Yesterday (no changes):
0.01user 0.13system 0:02.48elapsed 5%CPU (0avgtext+0avgdata 0maxresident)k
0inputs+0outputs (0major+925minor)pagefaults 0swaps
Today (no changes):
0.02user 0.03system 0:00.55elapsed 9%CPU (0avgtext+0avgdata 0maxresident)k
0inputs+0outputs (0major+925minor)pagefaults 0swaps
> Two steps forward, one step back. The most problematic userspace VFS
> syscall is access() with KDE apps.

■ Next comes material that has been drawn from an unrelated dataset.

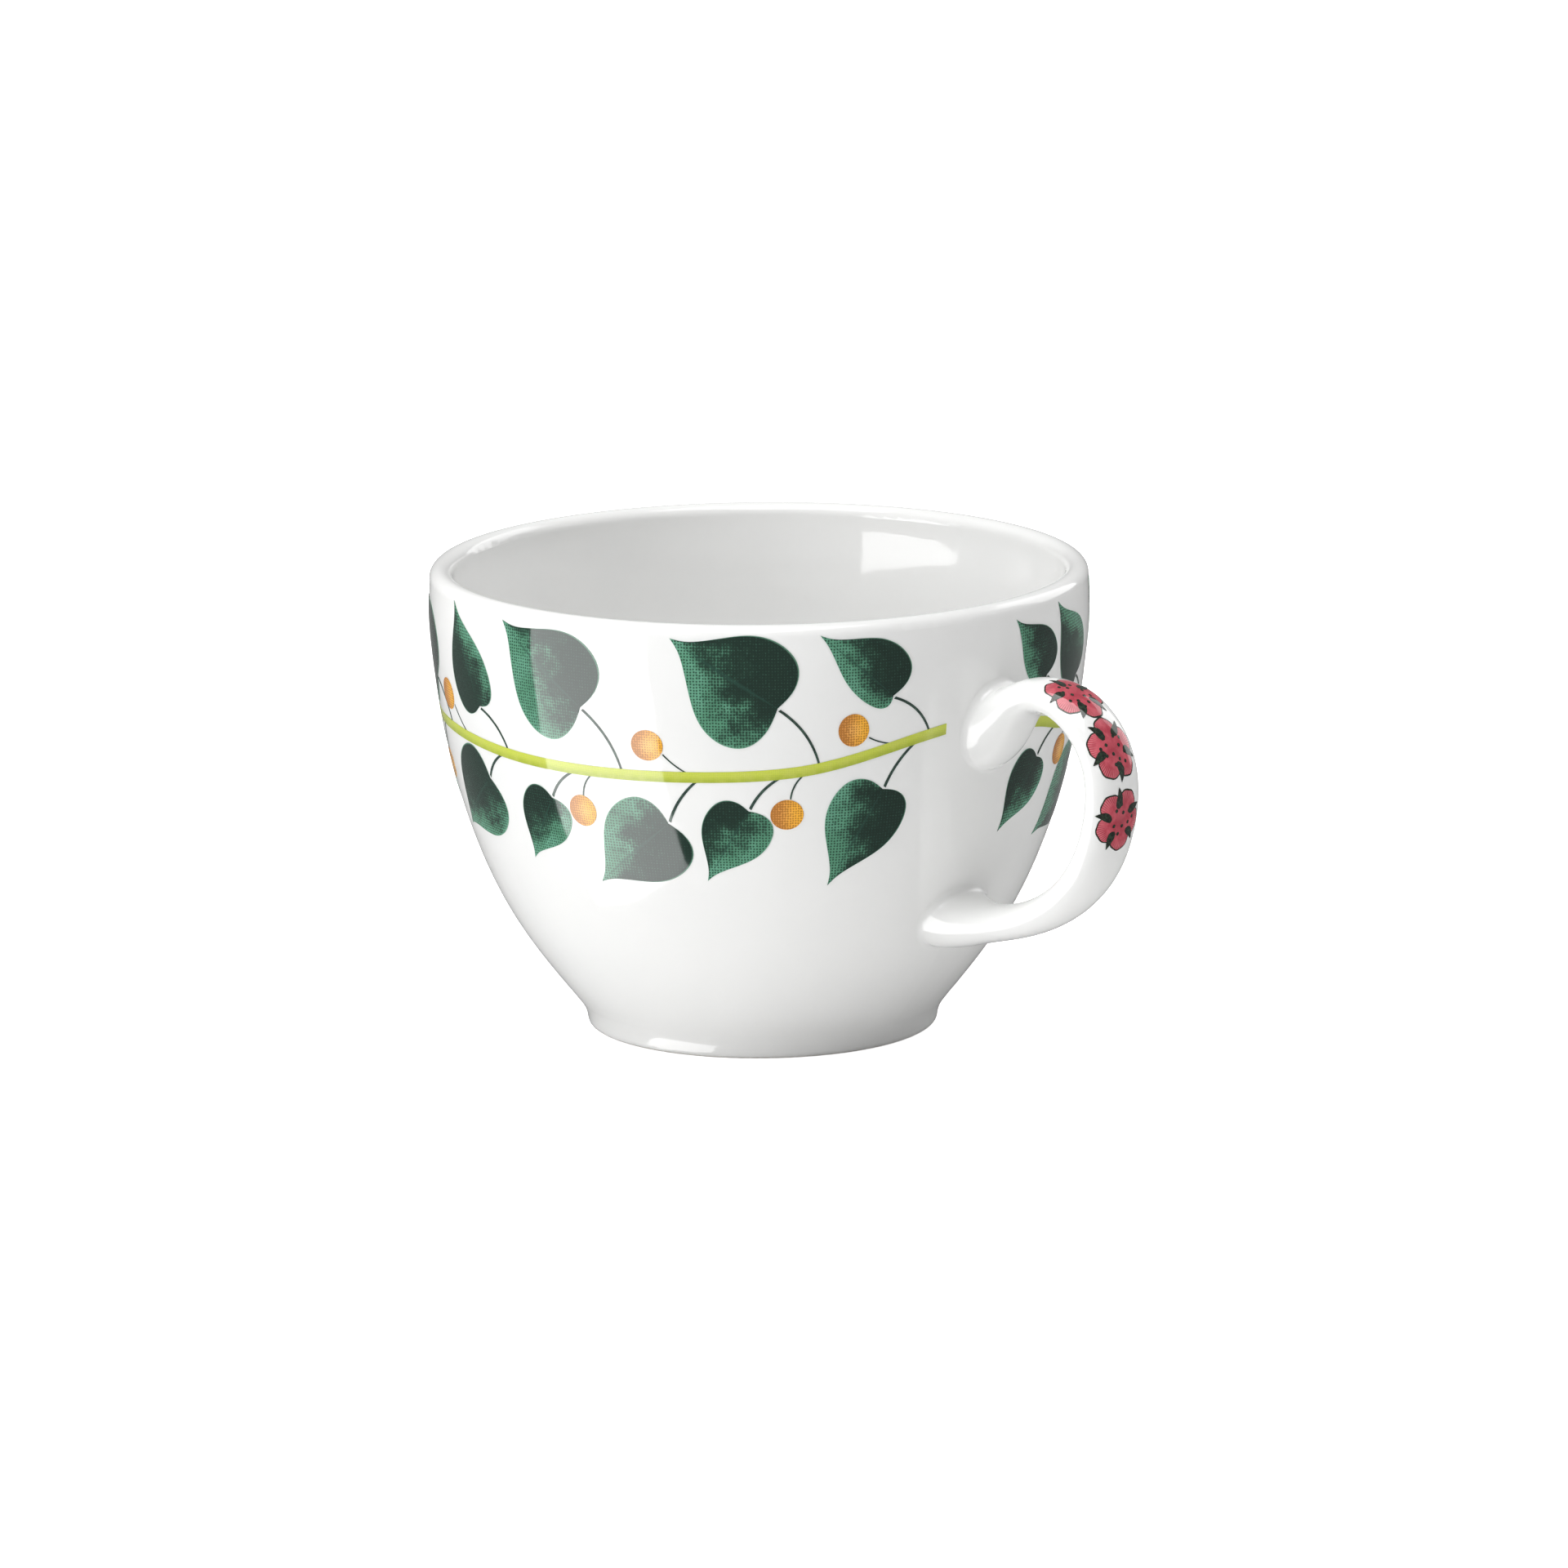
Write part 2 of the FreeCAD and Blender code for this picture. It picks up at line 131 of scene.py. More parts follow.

And that is precisely the
> operation that is not consistently sped up by the cache-dentries.diff
> patch.
>
> Three sequential runs:
>
> [root@karen /]# /backups/perftest a /usr/share/icons
> Positive dentry cache test - existent icon lookup
> File /usr/share/icons: speedup is 1.84371723682
> Negative dentry cache test - missing icon lookup
> File /usr/share/icons: speedup is 1.88145126374
> [root@karen /]# /backups/perftest a /usr/share/icons
> Positive dentry cache test - existent icon lookup
> File /usr/share/icons: speedup is 0.904757233292
> Negative dentry cache test - missing icon lookup
> File /usr/share/icons: speedup is 0.934242021794
> [root@karen /]# /backups/perftest a /usr/share/icons
> Positive dentry cache test - existent icon lookup
> File /usr/share/icons: speedup is 1.18232543167
> Negative dentry cache test - missing icon lookup
> File /usr/share/icons: speedup is 0.967109159875
For comparison here are the ext3 and ntfs-3g averaged numbers
running this test:
ext3 ntfs-3g
Positive dentry cache speedup: 11 33
Negative dentry cache speedup: 12 28
Runtime in second (wall-time): 11 29
The ntfs-3g CPU usage was well under 10% and the reason for the worse
performance is the unoptimal placing/handling of the many files on the
disk, i.e. the most time is spent waiting to finish disk seeks (this issue
is optimized for ext3 but not yet for ntfs-3g). Testing with an SSD could
give a significantly different result in favour of the FUSE file system.